Psalms 1:4,5 - Sermon Bible Commentary

Bible Comments

Psalms 1:4-5

I. Let us, first, find out who are the characters intended in our text. An ungodly man is simply a man who tries to get through the world without God. All he has to do to earn the title is to leave God out of his love. (1) A man may be most moral and yet most ungodly. For one that is dragged down to perdition by the millstone of vice, there are hundreds who are taken in the meshes of the net of a Christless virtue. (2) A man may be most religiously active and yet be ungodly.

II. Notice the description given of them. They are the very opposite of all that a godly man is. You have simply to take the picture of the saved man and then after every particular write, "The ungodly are not so." (1) Look at the first word of the Psalm. The Christian is "blessed," but the ungodly are not so. (2) The godly are like trees planted. A Christian is an evergreen; his joys in Christ last, though all his other pleasures be taken from him. But the ungodly are not so.
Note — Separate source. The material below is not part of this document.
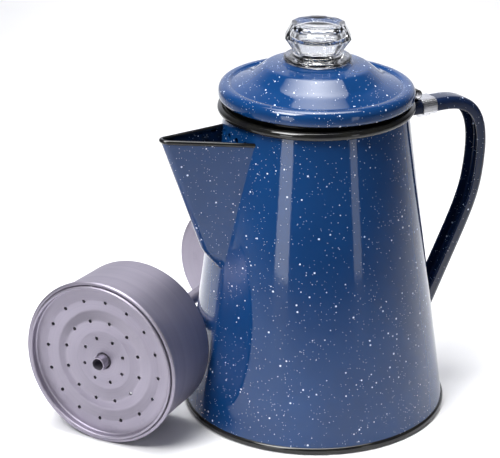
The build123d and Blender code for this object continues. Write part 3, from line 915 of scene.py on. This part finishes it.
# ---------------------------------------------------------------- lid hinge
def curl(start, centre, radius, side, sweep):
    """Straight run from start, tangent to a circle and then curled round it by sweep degrees."""
    start, centre = Vector(start), Vector(centre)
    away = centre - start
    angle = atan2(away.y, away.x) + side * asin(radius / away.length)
    touch = start + Vector((cos(angle), sin(angle))) * sqrt(away.length**2 - radius**2)
    first = atan2(touch.y - centre.y, touch.x - centre.x)
    count = ceil(sweep / 12)
    arc = [first - side * radians(sweep) * i / count for i in range(count + 1)]
    return [centre + Vector((radius * cos(t), radius * sin(t))) for t in arc]


def strip(line, sheet, y_min, y_max):
    """Bent strip with a side view in X and Z, between two places along Y."""
    return slab_mesh(sheet_loop(line, sheet, 3), lambda u, v, w: Vector((u, w, v)), (y_min, y_max))


def build_hinge_clip():
    """Strap folded round the handle, its ends pinched below, its leaf curled round the pin."""
    half = HANDLE_W / 2 + CLIP_SHEET / 2
    low = HANDLE_TOP_Z - HANDLE_DEPTH - CLIP_SHEET / 2
    high = HANDLE_TOP_Z + CLIP_SHEET / 2
    tail = low - CLIP_TAIL
    pinch = CLIP_SHEET / 2 + 0.02
    round_r = HANDLE_CROWN + CLIP_SHEET / 2
    corners = [(pinch, tail), (pinch, low), (half, low), (half, high), (-half, high), (-half, low)]
    corners += [(-pinch, low), (-pinch, tail)]
    line = rounded(corners, [0.5, 1.0, round_r, round_r, 1.0, 0.5], 12)
    x_low, x_high = CLIP_X - CLIP_LENGTH / 2, CLIP_X + CLIP_LENGTH / 2
    stations = [x_low + e for e in (0, 0.3, 0.8, 1.6)] + [x_high - e for e in (1.6, 0.8, 0.3, 0)]

    def place(u, v, w):
        edge = min(w - x_low, x_high - w)
        lift = 1.6 - sqrt(max(1.6**2 - (1.6 - min(edge, 1.6)) ** 2, 0.0))
        return Vector((w, u, max(v, tail - CLIP_SHEET / 2 + lift)))

    bm = slab_mesh(sheet_loop(line, CLIP_SHEET, 3), place, stations)
    strap = bevelled(piece("hinge_clip_strap", bm, POT, "pot", "tinned_steel", ["hinge_clip"]), 0.18)
    leaf_line = [Vector((CLIP_X - 2, high)), Vector((x_low, high))]
    leaf_line += curl((x_low, high), (HINGE.x, HINGE.y), EYE_R - CLIP_SHEET / 2, 1, 285)
    bm = strip(leaf_line, CLIP_SHEET, -LEAF_W / 2, LEAF_W / 2)
    leaf = bevelled(piece("hinge_clip_leaf", bm, POT, "pot", "tinned_steel", ["hinge_clip"]), 0.12)
    return strap, leaf


def build_hinge_pin():
    """Pin with a small domed head at each end."""
    end, head = HINGE_W / 2 + 0.3, PIN_R + 0.7
    half = [(0, end + 0.6), (head - 0.5, end + 0.6), (head, end + 0.3), (head, end), (PIN_R, end)]
    line = half + [(r, -z) for r, z in half[::-1]]
    bm = lathe_mesh([Vector(p) for p in line], 40, closed=False)
    turn = Matrix.Rotation(pi / 2, 4, "X")
    place = Matrix.Translation(Vector((HINGE.x, 0, HINGE.y)) * MM) @ turn
    return piece("hinge_pin_visual", bm, place, "pot", "tinned_steel", ["hinge_pin"])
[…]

III. Notice the end of the ungodly. "They are like the chaff," etc. (1) There will be separation from the righteous. (2) Notice how sweeping and irresistible is the ruin. What can a feather-weight of chaff do against the wind? That great wind will catch all excuses from your lips, and before you have time to give God one of your paltry lies you, with them, will be swept with the speed of a hurricane into perdition. There will be only one thing that will stand that mighty tempest, and that will be the soul that rests upon the Rock, Christ Jesus.

A. G. Brown, Penny Pulpit,No. 767.

Psalms 1:4-5

4 The ungodly are not so: but are like the chaff which the wind driveth away.

5 Therefore the ungodly shall not stand in the judgment, nor sinners in the congregation of the righteous.